The data must be returned in full and exactly as given.

○ ○ ○ ○

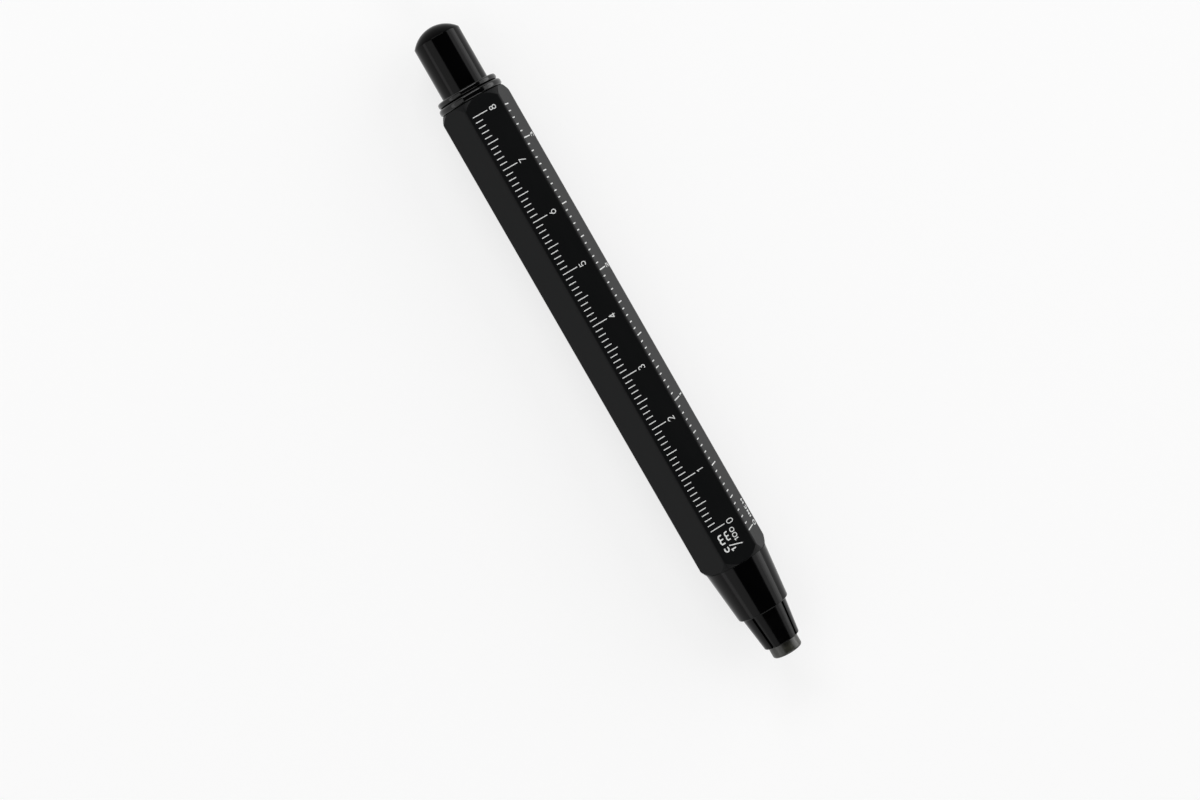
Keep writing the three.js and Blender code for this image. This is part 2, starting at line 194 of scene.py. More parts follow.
# Letters, drawn as strokes in a box of width and height 1. A stroke runs through points
# (x, y) and arcs (middle x and y, reach across and up, first and last angle in degrees).
# The number before the strokes is the letter's width where its height is 1.
LETTERS = {
    "0": (0.65, (((0.5, 0.66, 0.5, 0.34, 0, 180), (0.5, 0.34, 0.5, 0.34, 180, 360), (1, 0.66)),)),
    "1": (0.31, (((0, 0.84), (1, 1), (1, 0)),)),
    "2": (0.63, (((0.5, 0.72, 0.47, 0.28, 165, -35), (0.06, 0), (1, 0)),)),
    "3": (0.61, (((0.46, 0.76, 0.42, 0.24, 150, -90),), ((0.46, 0.26, 0.54, 0.26, 90, -150),))),
    "4": (0.68, (((1, 0.26), (0.04, 0.26), (0.7, 1)), ((0.7, 1), (0.7, 0)))),
    "5": (0.64, (((0.92, 1), (0.12, 1), (0.05, 0.52), (0.46, 0.32, 0.54, 0.32, 125, -150)),)),
    "6": (0.67, (((0.5, 0.32, 0.5, 0.32, 0, 360),), ((0.62, 1), (0.07, 0.48)))),
    "7": (0.63, (((0, 1), (0.96, 1), (0.25, 0)),)),
    "8": (0.64, (((0.5, 0.77, 0.42, 0.23, 0, 360),), ((0.5, 0.27, 0.5, 0.27, 0, 360),))),
    "/": (0.44, (((0, 0), (1, 1)),)),
    "c": (0.66, (((0.5, 0.5, 0.5, 0.5, 48, 312),),)),
    "m": (1.05, (
        ((0, 0), (0, 1)),
        ((0.25, 0.62, 0.25, 0.38, 180, 0), (0.5, 0)),
        ((0.75, 0.62, 0.25, 0.38, 180, 0), (1, 0)),
    )),
    "I": (0, (((0, 0), (0, 1)),)),
    "N": (0.74, (((0, 0), (0, 1)), ((0, 1), (1, 0)), ((1, 0), (1, 1)))),
    "C": (0.76, (((0.5, 0.5, 0.5, 0.5, 45, 315),),)),
    "H": (0.8, (((0, 0), (0, 1)), ((1, 0), (1, 1)), ((0, 0.5), (1, 0.5)))),
}
ARC_STEP = 12
MITRE_LIMIT = 2.2

# Black lacquer: how far its specular level goes on each piece, and the waves in it. The beads' raised level
# is a painted highlight and the dome's lowered level is painted shade.
GLOSS_SHINE = 0.13
# The beads' shine is a painted highlight: the same lacquer, made to reflect more so that their crests catch
# brighter lines.
BEAD_HIGHLIGHT_SHINE = 0.32
# The dome's shine is painted shade: the same lacquer, made to reflect less so that the dome reads darker.
DOME_SHADE_SHINE = 0.03
WAVE_SIZE = 2.6 * MM
WAVE_DEPTH = 0.0035 * MM

# Camera and picture
CAMERA_PLACE = Vector((25.91, 81.87, 393.03)) * MM
CAMERA_TARGET = Vector((-7.3, 6.64, 5.86)) * MM
PENCIL_LEAN = math.radians(29.94)
LENS = 69.9
SENSOR = 36

# Room: its floor and wall glow for the camera, by near and far values
ROOM_COLOUR = (0.28, 0.28, 0.28)
ROOM_RADIUS = 2.5
ROOM_SIDES = 64
WALL_HEIGHT = 0.75
GLOW_START = 1.0
FLOOR_GLOW = (0.73, 0.88)
WALL_GLOW = (0.88, 0.88)
DIM_WORLD = 0.02

# Lamps: each softbox has its bearing from +X and its lean from straight above in degrees,
# its width and height in metres, and its brightness
LAMP_DISTANCE = 1.1
SOFTBOXES = (
    ("bare_flat_side_softbox", 90, 61, 1.5, 1.0, 1.25),
    ("inch_rule_side_softbox", -90, 53, 1.5, 0.34, 1.9),
    ("inch_rule_side_window", -90, 75, 1.5, 0.5, 2.9),
    ("button_end_softbox", 0, 56, 1.0, 0.36, 6.0),
    ("nose_end_softbox", 180, 56, 1.0, 0.4, 2.5),
)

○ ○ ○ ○

## Worked solution
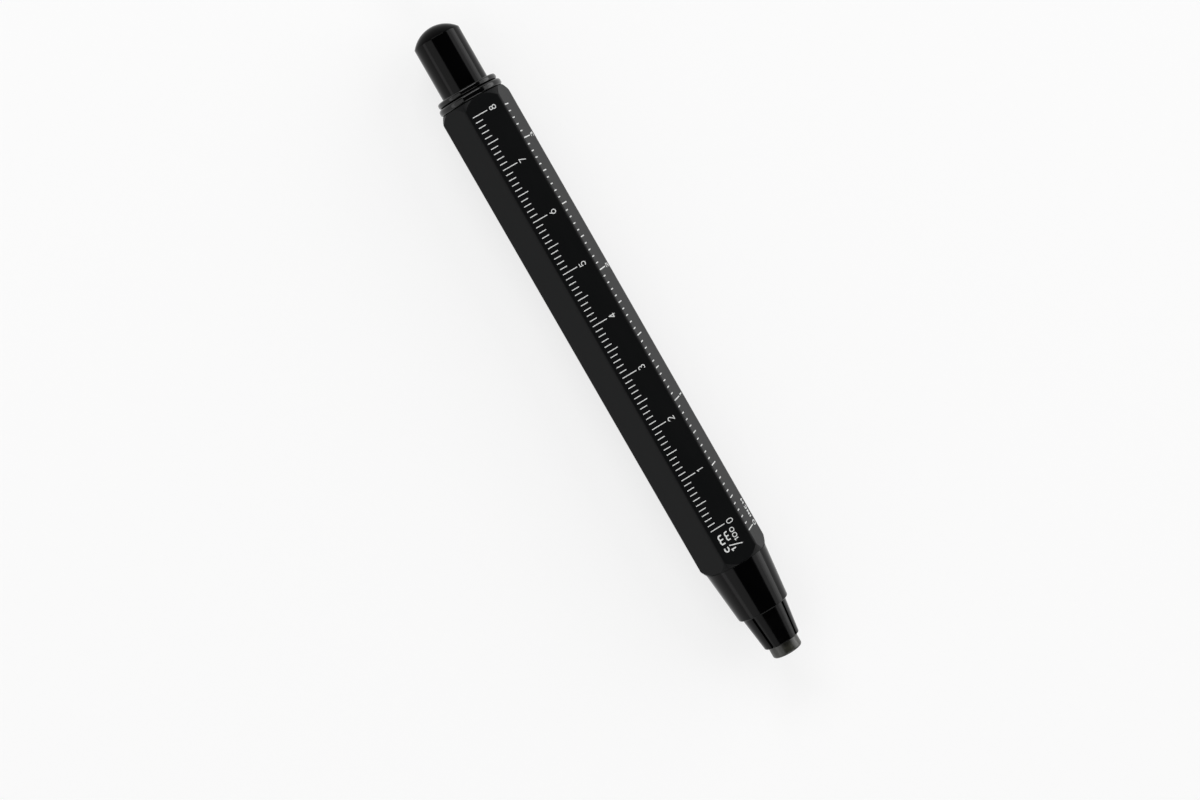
Keep writing the three.js and Blender code for this image. This is part 2, starting at line 194 of scene.py. More parts follow.
# Letters, drawn as strokes in a box of width and height 1. A stroke runs through points
# (x, y) and arcs (middle x and y, reach across and up, first and last angle in degrees).
# The number before the strokes is the letter's width where its height is 1.
LETTERS = {
    "0": (0.65, (((0.5, 0.66, 0.5, 0.34, 0, 180), (0.5, 0.34, 0.5, 0.34, 180, 360), (1, 0.66)),)),
    "1": (0.31, (((0, 0.84), (1, 1), (1, 0)),)),
    "2": (0.63, (((0.5, 0.72, 0.47, 0.28, 165, -35), (0.06, 0), (1, 0)),)),
    "3": (0.61, (((0.46, 0.76, 0.42, 0.24, 150, -90),), ((0.46, 0.26, 0.54, 0.26, 90, -150),))),
    "4": (0.68, (((1, 0.26), (0.04, 0.26), (0.7, 1)), ((0.7, 1), (0.7, 0)))),
    "5": (0.64, (((0.92, 1), (0.12, 1), (0.05, 0.52), (0.46, 0.32, 0.54, 0.32, 125, -150)),)),
    "6": (0.67, (((0.5, 0.32, 0.5, 0.32, 0, 360),), ((0.62, 1), (0.07, 0.48)))),
    "7": (0.63, (((0, 1), (0.96, 1), (0.25, 0)),)),
    "8": (0.64, (((0.5, 0.77, 0.42, 0.23, 0, 360),), ((0.5, 0.27, 0.5, 0.27, 0, 360),))),
    "/": (0.44, (((0, 0), (1, 1)),)),
    "c": (0.66, (((0.5, 0.5, 0.5, 0.5, 48, 312),),)),
    "m": (1.05, (
        ((0, 0), (0, 1)),
        ((0.25, 0.62, 0.25, 0.38, 180, 0), (0.5, 0)),
        ((0.75, 0.62, 0.25, 0.38, 180, 0), (1, 0)),
    )),
    "I": (0, (((0, 0), (0, 1)),)),
    "N": (0.74, (((0, 0), (0, 1)), ((0, 1), (1, 0)), ((1, 0), (1, 1)))),
    "C": (0.76, (((0.5, 0.5, 0.5, 0.5, 45, 315),),)),
    "H": (0.8, (((0, 0), (0, 1)), ((1, 0), (1, 1)), ((0, 0.5), (1, 0.5)))),
}
ARC_STEP = 12
MITRE_LIMIT = 2.2

# Black lacquer: how far its specular level goes on each piece, and the waves in it. The beads' raised level
# is a painted highlight and the dome's lowered level is painted shade.
GLOSS_SHINE = 0.13
# The beads' shine is a painted highlight: the same lacquer, made to reflect more so that their crests catch
# brighter lines.
BEAD_HIGHLIGHT_SHINE = 0.32
# The dome's shine is painted shade: the same lacquer, made to reflect less so that the dome reads darker.
DOME_SHADE_SHINE = 0.03
WAVE_SIZE = 2.6 * MM
WAVE_DEPTH = 0.0035 * MM

# Camera and picture
CAMERA_PLACE = Vector((25.91, 81.87, 393.03)) * MM
CAMERA_TARGET = Vector((-7.3, 6.64, 5.86)) * MM
PENCIL_LEAN = math.radians(29.94)
LENS = 69.9
SENSOR = 36

# Room: its floor and wall glow for the camera, by near and far values
ROOM_COLOUR = (0.28, 0.28, 0.28)
ROOM_RADIUS = 2.5
ROOM_SIDES = 64
WALL_HEIGHT = 0.75
GLOW_START = 1.0
FLOOR_GLOW = (0.73, 0.88)
WALL_GLOW = (0.88, 0.88)
DIM_WORLD = 0.02

# Lamps: each softbox has its bearing from +X and its lean from straight above in degrees,
# its width and height in metres, and its brightness
LAMP_DISTANCE = 1.1
SOFTBOXES = (
    ("bare_flat_side_softbox", 90, 61, 1.5, 1.0, 1.25),
    ("inch_rule_side_softbox", -90, 53, 1.5, 0.34, 1.9),
    ("inch_rule_side_window", -90, 75, 1.5, 0.5, 2.9),
    ("button_end_softbox", 0, 56, 1.0, 0.36, 6.0),
    ("nose_end_softbox", 180, 56, 1.0, 0.4, 2.5),
)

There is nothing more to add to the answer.